Given instruction. Please write out the complete listing that follows, exactly as it reads.

Recorded data.
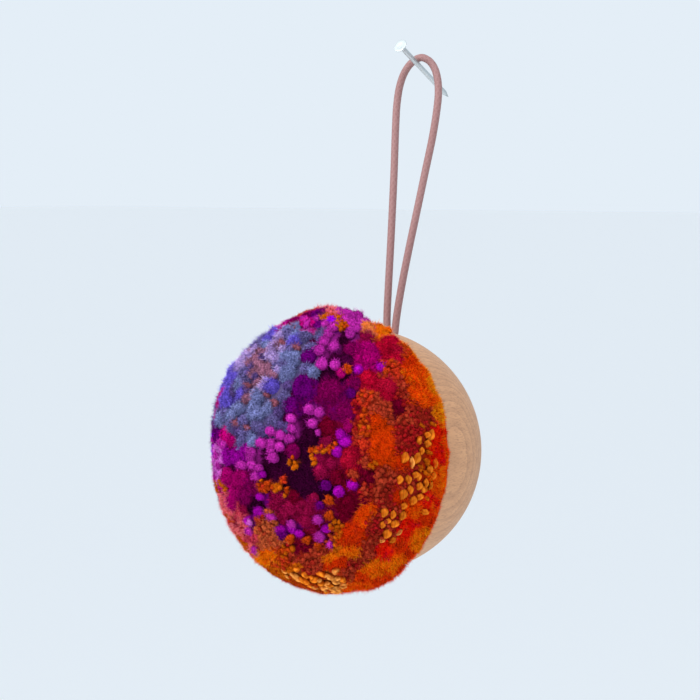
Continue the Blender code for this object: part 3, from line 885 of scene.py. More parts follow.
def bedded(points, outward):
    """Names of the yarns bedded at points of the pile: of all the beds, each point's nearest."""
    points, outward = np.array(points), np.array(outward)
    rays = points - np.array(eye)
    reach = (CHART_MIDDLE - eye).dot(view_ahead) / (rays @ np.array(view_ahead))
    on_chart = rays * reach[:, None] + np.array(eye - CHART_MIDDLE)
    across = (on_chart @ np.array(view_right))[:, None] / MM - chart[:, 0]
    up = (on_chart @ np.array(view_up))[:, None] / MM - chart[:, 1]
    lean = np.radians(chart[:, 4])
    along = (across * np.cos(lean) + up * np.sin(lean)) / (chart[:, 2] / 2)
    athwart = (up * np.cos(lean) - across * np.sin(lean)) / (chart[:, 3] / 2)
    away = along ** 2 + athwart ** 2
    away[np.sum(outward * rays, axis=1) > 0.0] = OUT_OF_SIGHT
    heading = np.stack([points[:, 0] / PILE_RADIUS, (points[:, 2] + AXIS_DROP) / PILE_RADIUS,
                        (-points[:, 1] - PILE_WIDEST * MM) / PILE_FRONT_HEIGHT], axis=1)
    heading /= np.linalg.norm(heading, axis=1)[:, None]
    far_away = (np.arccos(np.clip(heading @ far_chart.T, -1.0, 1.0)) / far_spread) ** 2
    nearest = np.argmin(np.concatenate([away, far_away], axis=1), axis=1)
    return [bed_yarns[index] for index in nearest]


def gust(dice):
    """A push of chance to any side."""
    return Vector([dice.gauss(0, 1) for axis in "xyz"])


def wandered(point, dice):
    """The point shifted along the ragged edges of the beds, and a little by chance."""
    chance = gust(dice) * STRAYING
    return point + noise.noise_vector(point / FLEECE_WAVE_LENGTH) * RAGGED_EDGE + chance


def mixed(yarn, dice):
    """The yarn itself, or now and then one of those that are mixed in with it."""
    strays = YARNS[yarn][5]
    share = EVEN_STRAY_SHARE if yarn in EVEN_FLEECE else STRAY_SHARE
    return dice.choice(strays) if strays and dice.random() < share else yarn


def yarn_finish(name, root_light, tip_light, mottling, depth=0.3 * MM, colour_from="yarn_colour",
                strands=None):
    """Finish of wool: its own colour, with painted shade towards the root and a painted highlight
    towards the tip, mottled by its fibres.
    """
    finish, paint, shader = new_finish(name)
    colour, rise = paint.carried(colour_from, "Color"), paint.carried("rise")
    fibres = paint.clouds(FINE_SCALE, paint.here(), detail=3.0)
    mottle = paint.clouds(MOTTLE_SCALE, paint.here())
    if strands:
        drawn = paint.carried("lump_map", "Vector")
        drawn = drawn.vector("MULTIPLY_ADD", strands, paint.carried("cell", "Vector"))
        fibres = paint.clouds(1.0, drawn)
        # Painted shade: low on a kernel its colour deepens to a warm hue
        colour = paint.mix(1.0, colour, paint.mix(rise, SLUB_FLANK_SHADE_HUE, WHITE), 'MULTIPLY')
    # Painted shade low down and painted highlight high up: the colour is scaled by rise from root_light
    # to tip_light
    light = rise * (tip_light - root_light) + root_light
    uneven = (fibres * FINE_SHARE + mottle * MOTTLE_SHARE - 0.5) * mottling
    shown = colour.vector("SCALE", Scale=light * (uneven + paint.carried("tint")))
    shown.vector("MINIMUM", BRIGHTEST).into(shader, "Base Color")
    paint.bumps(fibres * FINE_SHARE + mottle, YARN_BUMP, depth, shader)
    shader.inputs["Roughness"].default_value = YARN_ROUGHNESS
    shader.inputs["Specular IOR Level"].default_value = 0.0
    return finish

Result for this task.
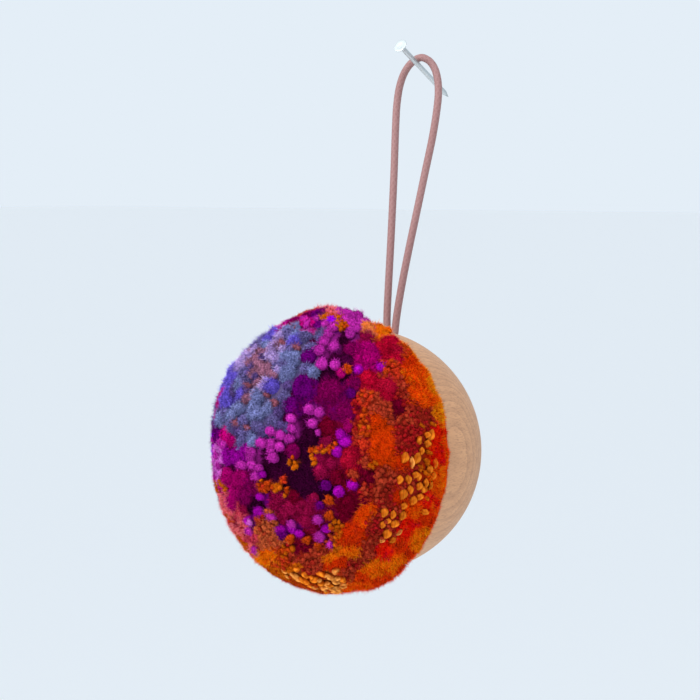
Continue the Blender code for this object: part 3, from line 885 of scene.py. More parts follow.
def bedded(points, outward):
    """Names of the yarns bedded at points of the pile: of all the beds, each point's nearest."""
    points, outward = np.array(points), np.array(outward)
    rays = points - np.array(eye)
    reach = (CHART_MIDDLE - eye).dot(view_ahead) / (rays @ np.array(view_ahead))
    on_chart = rays * reach[:, None] + np.array(eye - CHART_MIDDLE)
    across = (on_chart @ np.array(view_right))[:, None] / MM - chart[:, 0]
    up = (on_chart @ np.array(view_up))[:, None] / MM - chart[:, 1]
    lean = np.radians(chart[:, 4])
    along = (across * np.cos(lean) + up * np.sin(lean)) / (chart[:, 2] / 2)
    athwart = (up * np.cos(lean) - across * np.sin(lean)) / (chart[:, 3] / 2)
    away = along ** 2 + athwart ** 2
    away[np.sum(outward * rays, axis=1) > 0.0] = OUT_OF_SIGHT
    heading = np.stack([points[:, 0] / PILE_RADIUS, (points[:, 2] + AXIS_DROP) / PILE_RADIUS,
                        (-points[:, 1] - PILE_WIDEST * MM) / PILE_FRONT_HEIGHT], axis=1)
    heading /= np.linalg.norm(heading, axis=1)[:, None]
    far_away = (np.arccos(np.clip(heading @ far_chart.T, -1.0, 1.0)) / far_spread) ** 2
    nearest = np.argmin(np.concatenate([away, far_away], axis=1), axis=1)
    return [bed_yarns[index] for index in nearest]


def gust(dice):
    """A push of chance to any side."""
    return Vector([dice.gauss(0, 1) for axis in "xyz"])


def wandered(point, dice):
    """The point shifted along the ragged edges of the beds, and a little by chance."""
    chance = gust(dice) * STRAYING
    return point + noise.noise_vector(point / FLEECE_WAVE_LENGTH) * RAGGED_EDGE + chance


def mixed(yarn, dice):
    """The yarn itself, or now and then one of those that are mixed in with it."""
    strays = YARNS[yarn][5]
    share = EVEN_STRAY_SHARE if yarn in EVEN_FLEECE else STRAY_SHARE
    return dice.choice(strays) if strays and dice.random() < share else yarn


def yarn_finish(name, root_light, tip_light, mottling, depth=0.3 * MM, colour_from="yarn_colour",
                strands=None):
    """Finish of wool: its own colour, with painted shade towards the root and a painted highlight
    towards the tip, mottled by its fibres.
    """
    finish, paint, shader = new_finish(name)
    colour, rise = paint.carried(colour_from, "Color"), paint.carried("rise")
    fibres = paint.clouds(FINE_SCALE, paint.here(), detail=3.0)
    mottle = paint.clouds(MOTTLE_SCALE, paint.here())
    if strands:
        drawn = paint.carried("lump_map", "Vector")
        drawn = drawn.vector("MULTIPLY_ADD", strands, paint.carried("cell", "Vector"))
        fibres = paint.clouds(1.0, drawn)
        # Painted shade: low on a kernel its colour deepens to a warm hue
        colour = paint.mix(1.0, colour, paint.mix(rise, SLUB_FLANK_SHADE_HUE, WHITE), 'MULTIPLY')
    # Painted shade low down and painted highlight high up: the colour is scaled by rise from root_light
    # to tip_light
    light = rise * (tip_light - root_light) + root_light
    uneven = (fibres * FINE_SHARE + mottle * MOTTLE_SHARE - 0.5) * mottling
    shown = colour.vector("SCALE", Scale=light * (uneven + paint.carried("tint")))
    shown.vector("MINIMUM", BRIGHTEST).into(shader, "Base Color")
    paint.bumps(fibres * FINE_SHARE + mottle, YARN_BUMP, depth, shader)
    shader.inputs["Roughness"].default_value = YARN_ROUGHNESS
    shader.inputs["Specular IOR Level"].default_value = 0.0
    return finish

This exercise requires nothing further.